Which is why the subtlety of this album is so impressive. There's a scary amount of synthesized orchestration, the sort of sound that just screams "pretentious crap ahead!" But the Color Turning undercuts that posture with songs that don't become anthems.
There's more than a hint of Air in the sound, which might drive less forgiving listeners away. The Color Turning doesn't go for the easy punch. Rather, it worms its way through its songs, always ending up someplace I wasn't quite expecting.
Perhaps I'm thinking too much about this. Or perhaps that's what the band wants me to do. Hard to say. But there's a rich vein of solid material here, stuff that actually does live up to the ambition expressed at the start.
Dark Room Notes
We Love You Dark Matter
Take the patented New Order electronic sound and apply it to a more traditional indie rock construction. Dark Room Notes uses guitars, keyboards, a bounding bass and drum machines about as well as anyone, and the songs are bright and buoyant.
The key to this type of songwriting is to keep things simple. Don't get tricky; simply focus on the groove and let everything flow from that. Dark Room Notes does wander into a bit of electronic experimentation from time to time, but by and large it keeps its collective ear on the prize.
The sound is nothing new, and in truth, I wish the band had worked a bit harder to find its own niche. This sounds just like New Order, even if the songwriting is in a different style. There are a myriad of ways to make small changes and create a more unique sound. Perhaps Dark Room Notes will do that in the future.

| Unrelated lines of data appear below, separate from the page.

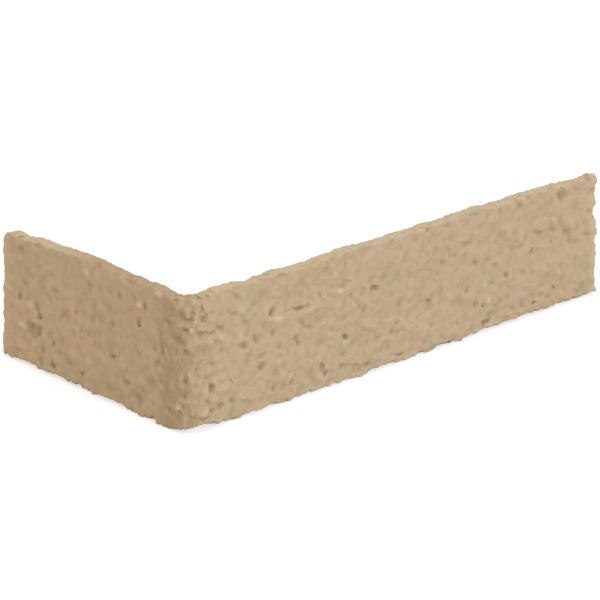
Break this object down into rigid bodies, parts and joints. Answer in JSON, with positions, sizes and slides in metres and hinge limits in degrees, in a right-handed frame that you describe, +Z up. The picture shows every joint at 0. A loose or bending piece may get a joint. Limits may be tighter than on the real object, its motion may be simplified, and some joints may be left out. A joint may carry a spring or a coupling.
{
  "type": "corner brick slip",
  "caption": "Thin L-shaped fired-clay corner brick slip with a creased, pitted sand-coloured face, worn arrises and flat bonding faces behind.",
  "frame": {"origin": "middle of the footprint of the whole L, at the height of the bed it stands on", "axes": "+X along the long leg, from the outside corner to its end; +Y along the short leg, from the outside corner to its end; +Z up the face, from bed to top"},
  "size_m": [0.211, 0.103, 0.05],
  "materials": {
    "fired_clay": "unglazed matt, sandy and pitted"
  },
  "bodies": {
    "root": {"corner_slip": "fired_clay"}
  },
  "joints": []
}
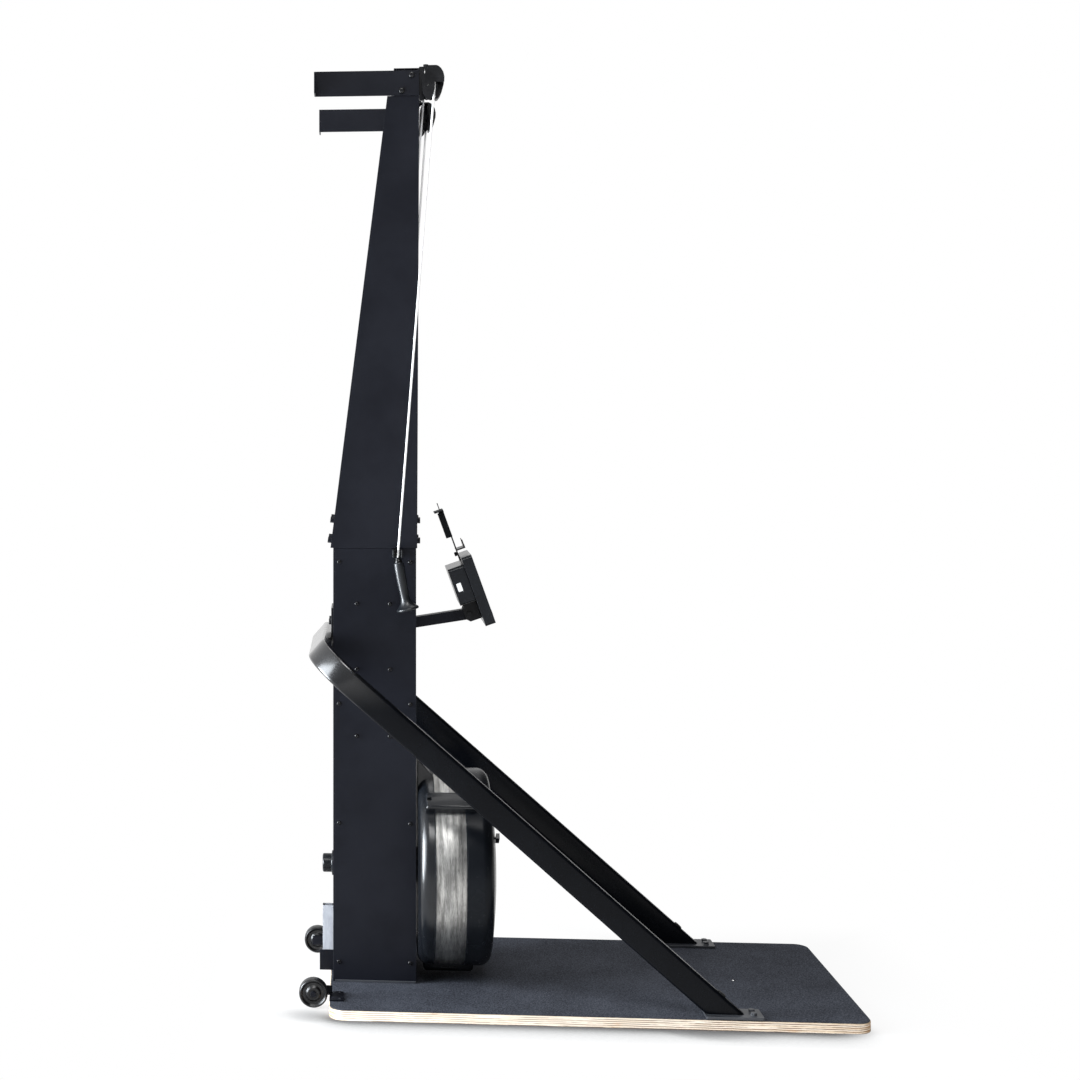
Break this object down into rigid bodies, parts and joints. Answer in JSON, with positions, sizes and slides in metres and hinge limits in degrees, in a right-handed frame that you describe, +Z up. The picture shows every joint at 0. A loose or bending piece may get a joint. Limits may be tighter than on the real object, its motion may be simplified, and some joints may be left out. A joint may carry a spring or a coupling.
{
  "type": "ski trainer machine",
  "caption": "Standing ski trainer: board, column and flared tower with two top pulleys, pull handles on cords, caged fan brake, tilting monitor and stabiliser hoop.",
  "frame": {"origin": "centre of the flat underside of the base board", "axes": "+X from the column towards the user, +Y to the far side in the picture, +Z up the tower"},
  "size_m": [1.2695, 0.602, 2.1691],
  "materials": {
    "plywood": "bare edge, clear sealed",
    "grip_surface": "fine textured anti-slip film",
    "black_paint": "fine satin powder coat",
    "dark_steel": "black zinc",
    "bare_steel": "ground",
    "perforated_steel": "fine perforated sheet",
    "black_plastic": "fine moulded texture",
    "black_rubber": "smooth, slightly glossy",
    "white_cord": "braided",
    "screen_glass": "clear window over a dark display"
  },
  "bodies": {
    "frame": {"base_board": "plywood", "column_frame": "black_paint", "column_panel_far": "black_paint", "column_panel_near": "black_paint", "cord_inner_far": "white_cord", "cord_inner_near": "white_cord", "cord_outer_far": "white_cord", "cord_outer_near": "white_cord", "fan_band": "perforated_steel", "fan_front_shell": "black_plastic", "fan_rear_shell": "black_plastic", "foot_plate_far": "black_paint", "foot_plate_near": "black_paint", "front_bearing": "dark_steel", "grip_mat": "grip_surface", "handle_dock_far": "dark_steel", "handle_dock_near": "dark_steel", "head_beam": "black_paint", "hoop_mount": "dark_steel", "monitor_arm": "black_paint", "monitor_pivot_bolt": "dark_steel", "pulley_axle_far": "dark_steel", "pulley_axle_near": "dark_steel", "pulley_yoke_far": "black_paint", "pulley_yoke_near": "black_paint", "rear_bearing_cap": "black_plastic", "rear_foot_bracket": "black_paint", "recoil_spring_case": "dark_steel", "stabiliser_hoop": "black_paint", "tower_front_cover": "black_paint", "tower_shell": "black_paint", "wall_bracket_far": "black_paint", "wall_bracket_near": "black_paint", "wheel_bracket_far": "black_paint", "wheel_bracket_near": "black_paint"},
    "fan": {"fan_rotor": "black_plastic", "fan_axle": "bare_steel"},
    "drum_near": {"cord_drum_near": "black_plastic"},
    "drum_far": {"cord_drum_far": "black_plastic"},
    "pulley_near": {"pulley_near": "black_plastic"},
    "pulley_far": {"pulley_far": "black_plastic"},
    "handle_near": {"handle_grip_near": "black_rubber", "handle_ferrule_near": "dark_steel"},
    "handle_far": {"handle_grip_far": "black_rubber", "handle_ferrule_far": "dark_steel"},
    "wheel_near": {"wheel_near": "black_rubber"},
    "wheel_far": {"wheel_far": "black_rubber"},
    "monitor": {"monitor_clevis": "dark_steel", "monitor_front_case": "black_plastic", "monitor_back_case": "black_plastic", "monitor_screen": "screen_glass", "phone_stand": "dark_steel"},
    "button_left": {"button_left": "black_rubber"},
    "button_middle": {"button_middle": "black_rubber"},
    "button_right": {"button_right": "black_rubber"},
    "phone_clamp": {"phone_clamp": "black_plastic"},
    "phone_knob": {"phone_knob": "black_plastic"},
    "damper": {"damper_ring": "black_plastic"}
  },
  "joints": [
    {"name": "fan_spin", "type": "hinge", "parent": "frame", "child": "fan", "pos_m": [-0.3, 0, 0.282], "axis": [1, 0, 0], "continuous": true},
    {"name": "handle_near_pull", "type": "slide", "parent": "frame", "child": "handle_near", "axis": [0, 0, -1], "range_m": [0, 0.36], "deforming": ["cord_outer_near"]},
    {"name": "drum_near_spin", "type": "hinge", "parent": "frame", "child": "drum_near", "pos_m": [-0.52, 0, 0.282], "axis": [1, 0, 0], "range_deg": [-5, 930]},
    {"name": "pulley_near_spin", "type": "hinge", "parent": "frame", "child": "pulley_near", "pos_m": [-0.371, -0.217, 2.1227], "axis": [0.9336, 0.3584, 0], "range_deg": [-5, 700]},
    {"name": "wheel_near_spin", "type": "hinge", "parent": "frame", "child": "wheel_near", "pos_m": [-0.637, -0.212, 0.0345], "axis": [0, 1, 0], "continuous": true},
    {"name": "handle_far_pull", "type": "slide", "parent": "frame", "child": "handle_far", "axis": [0, 0, -1], "range_m": [0, 0.36], "deforming": ["cord_outer_far"]},
    {"name": "drum_far_spin", "type": "hinge", "parent": "frame", "child": "drum_far", "pos_m": [-0.466, 0, 0.282], "axis": [1, 0, 0], "range_deg": [-930, 5]},
    {"name": "pulley_far_spin", "type": "hinge", "parent": "frame", "child": "pulley_far", "pos_m": [-0.371, 0.217, 2.1227], "axis": [0.9336, -0.3584, 0], "range_deg": [-700, 5]},
    {"name": "wheel_far_spin", "type": "hinge", "parent": "frame", "child": "wheel_far", "pos_m": [-0.637, 0.212, 0.0345], "axis": [0, 1, 0], "continuous": true},
    {"name": "monitor_tilt", "type": "hinge", "parent": "frame", "child": "monitor", "pos_m": [-0.268, 0, 0.8894], "axis": [0, 1, 0], "range_deg": [-6, 25]},
    {"name": "phone_clamp_slide", "type": "slide", "parent": "monitor", "child": "phone_clamp", "axis": [-0.3387, 0, 0.9409], "range_m": [0, 0.03], "stiffness_N_per_m": 150, "springref_m": -0.01},
    {"name": "phone_knob_turn", "type": "hinge", "parent": "monitor", "child": "phone_knob", "pos_m": [-0.30011, 0, 1.03174], "axis": [0.9409, 0, 0.3387], "range_deg": [0, 180]},
    {"name": "damper_turn", "type": "hinge", "parent": "frame", "child": "damper", "pos_m": [-0.225, 0, 0.282], "axis": [-1, 0, 0], "range_deg": [0, 48]},
    {"name": "button_left_press", "type": "slide", "parent": "monitor", "child": "button_left", "axis": [-0.9409, 0, -0.3387], "range_m": [0, 0.0012], "stiffness_N_per_m": 800, "springref_m": -0.0005},
    {"name": "button_middle_press", "type": "slide", "parent": "monitor", "child": "button_middle", "axis": [-0.9409, 0, -0.3387], "range_m": [0, 0.0012], "stiffness_N_per_m": 800, "springref_m": -0.0005},
    {"name": "button_right_press", "type": "slide", "parent": "monitor", "child": "button_right", "axis": [-0.9409, 0, -0.3387], "range_m": [0, 0.0012], "stiffness_N_per_m": 800, "springref_m": -0.0005}
  ],
  "couplings": [
    {"joint": "drum_near_spin", "follows": "handle_near_pull", "rad_per_m": 43.86},
    {"joint": "pulley_near_spin", "follows": "handle_near_pull", "rad_per_m": 33.333},
    {"joint": "drum_far_spin", "follows": "handle_far_pull", "rad_per_m": -43.86},
    {"joint": "pulley_far_spin", "follows": "handle_far_pull", "rad_per_m": -33.333}
  ]
}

Of course, this is a tried-and-tested sound, and the band does it well. The songs are well-crafted, and the album romps by almost effortlessly. Solid and fun.
It's Not Our Responsibility EP
Speaking of a band on the fringes of electronic music that has created its own sound...Eat Sugar gloms a bit of distortion and throbbing rhythm from the digital hardcore scene and drops it into a more poppy construction.
Which does make these songs catchy and occasionally maddening as well. Eat Sugar isn't interested in making happy songs for pleasant foot tapping. This is intense music for those who want to discover the depths of sound. It's not all crashing and burning, but there's a whole lot going on here nonetheless.
Quite the melange. The EP doesn't quite pull itself together--and neither do a couple of the songs. But I like the way these guys are pushing the envelope. I have a feeling they just might find a northwest passage through their influences one of these days.
The Ginger Envelope
(One Percent Press)
Songs for a slightly breezy summer afternoon. The Ginger Envelope wafts its tunes over a bit of pedal steel and acoustic guitar. There's no rush at all.
I imagine the live shows might be a bit tedious. These aren't dirges (like, say, the Cowboy Junkies), but the songs never break out of middle tempo and there's very little dynamic range. Steady-state americana, if you will.
What saves it for me is the melodic work. These are incredibly pretty songs, and despite the band's mellow tendencies, the folks never lose focus. Oh, and there's a fair amount of cussing. I like that sort of incongruity.
The Ginger Envelope won't take you anywhere, but it will put you in a good place. And that's just fine with me.
Fan the Flames
(The Sleepy West)
Golden Bloom (the project of one Shawn Fogel) has that classic indie pop feel. And then every once in a while these 70s guitar riffs blow by. Now, that's something I can get behind!
Oh, the hooks are fantabulous. Blood-pumping little anthems that tumble one after another. There's not a lot of surprise in the song construction, but the execution is so good that I didn't worry too much about that.
The sound is a bit more full and lush than the recent trends in indie power pop. More of a Dear 23 Posies feel, to be specific. It certainly suits these songs quite well.
One of those albums that sounds great the first time through and then gets better with successive listens. Golden Bloom (er, Fogel) sure knows how to impress. Turn it up and bliss out.
Sunshine Committee EP
Hipster americana with more than a bit of the ol' Nick Cavey doom rolling around. For all that, these songs are awfully damned bright.
A study in contrasts, to be sure. There's plenty of jaunty guitar (both electric and acoustic) and singer Adam Levy does a fairly credible David Lowry imitation. Indeed, I wish that wasn't so pronounced. But the Honeydogs are a different beast than Cracker (or CVB, of course), and the music follows its own beat.
I need to hear more. I think there's a lot here to like, but I wonder if the Honeydogs can sustain an entire album. I guess the future will tell.